Much like Krakoa, the strange man speaks in a language that none of the mutants can properly comprehend instinctively, and an unfortunate bit of miscommunication leads to young Cable attempting to blow the man up with a thermal grenade, which doesn’t seem to hurt him when it goes off. What it does do, however, is send the pale man into a rage and give him reason to use his strange power to summon the daemons that lurk in the shadows of Arakko. Were it not for a bit of quick thinking on Rachel’s part, there’s a solid chance that the summoner would have killed her and her family members, but by using her telepathy, she’s able to create a psychic bridge that allows them all to finally communicate with one another.

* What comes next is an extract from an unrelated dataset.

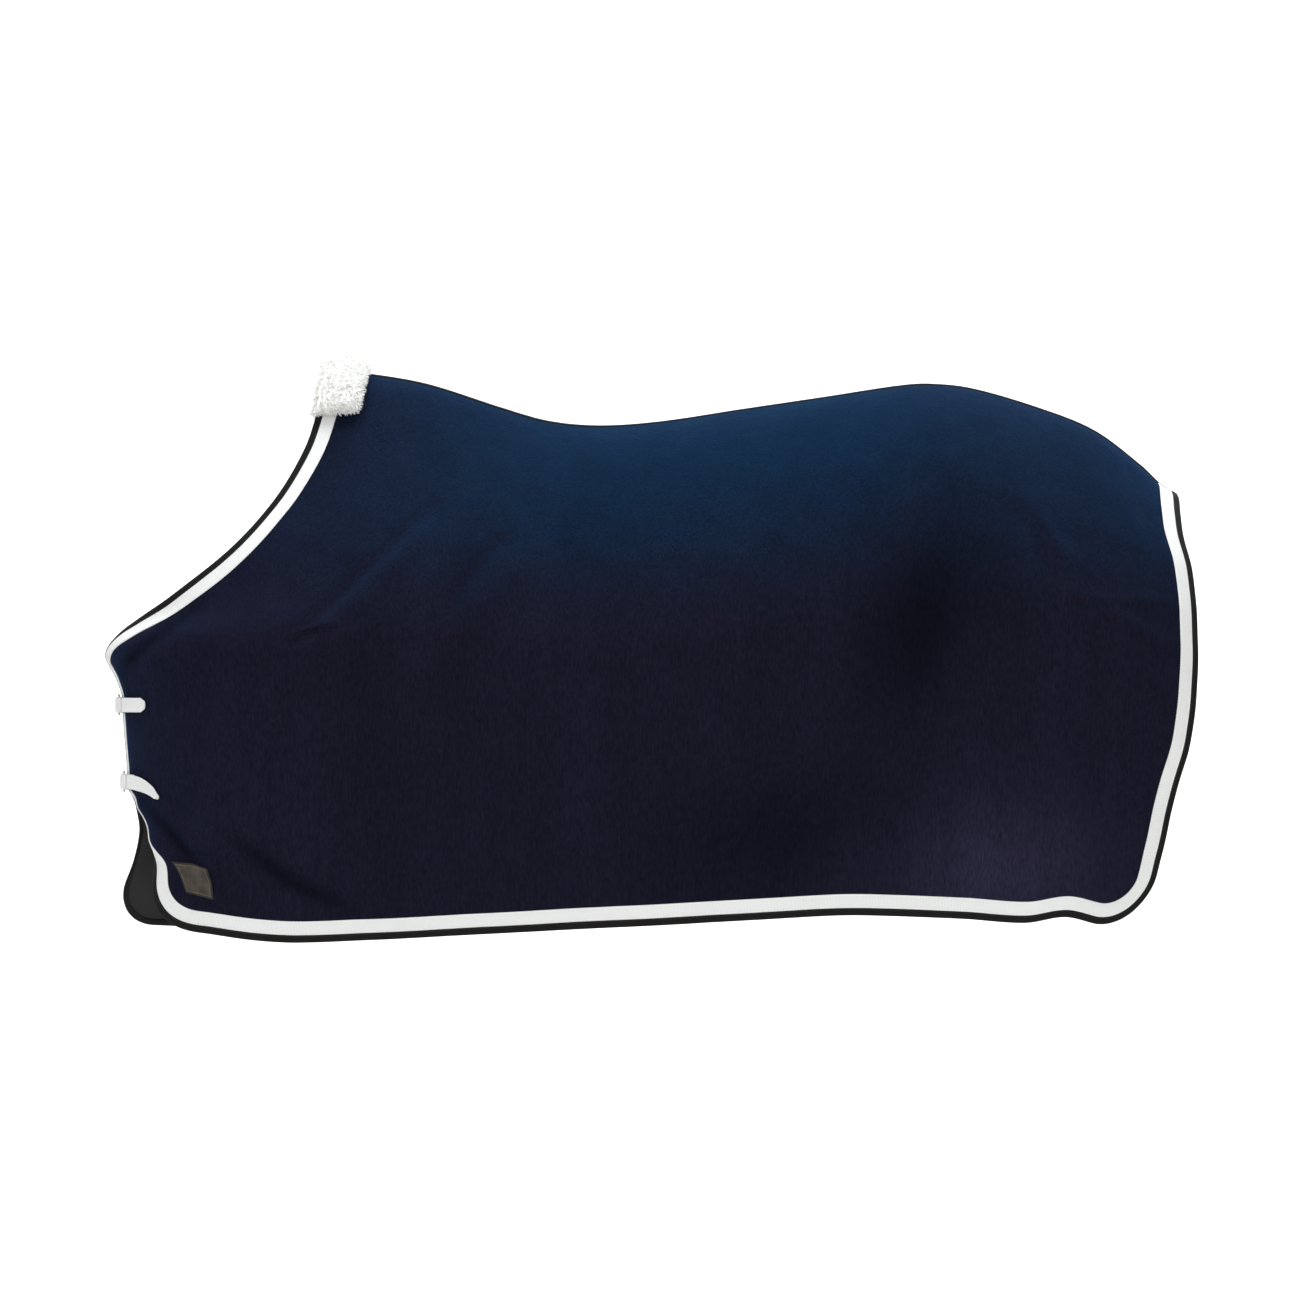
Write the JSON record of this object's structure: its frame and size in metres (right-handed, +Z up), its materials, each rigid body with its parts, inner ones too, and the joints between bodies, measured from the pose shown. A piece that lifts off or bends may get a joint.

Just as quickly as the summoner was about to kill them all, he begins exchanging a few words with Cyclops about love of all things”and when Cyclops asks if the summoner has any idea why Krakoa is on a crash course with Arakko, the summoner urges all the mutants to simply look up and watch what’s about to happen.

The big twist in this week’s X-Men was actually teased a while back in Powers of X #4, when we’re given a glimpse into Krakoa’s long-forgotten history and the story of how it was actually once part of a much larger landmass called Okkara. It was broken apart during a fight between Apocalypse and his First Horsemen, who were battling against an enemy wielding the Twilight Sword. In order to save the world, Apocalypse split Okkara in two, sealing his Hosemen and Arakko away into an interdimensional chasm that’s seemingly reopened in the present.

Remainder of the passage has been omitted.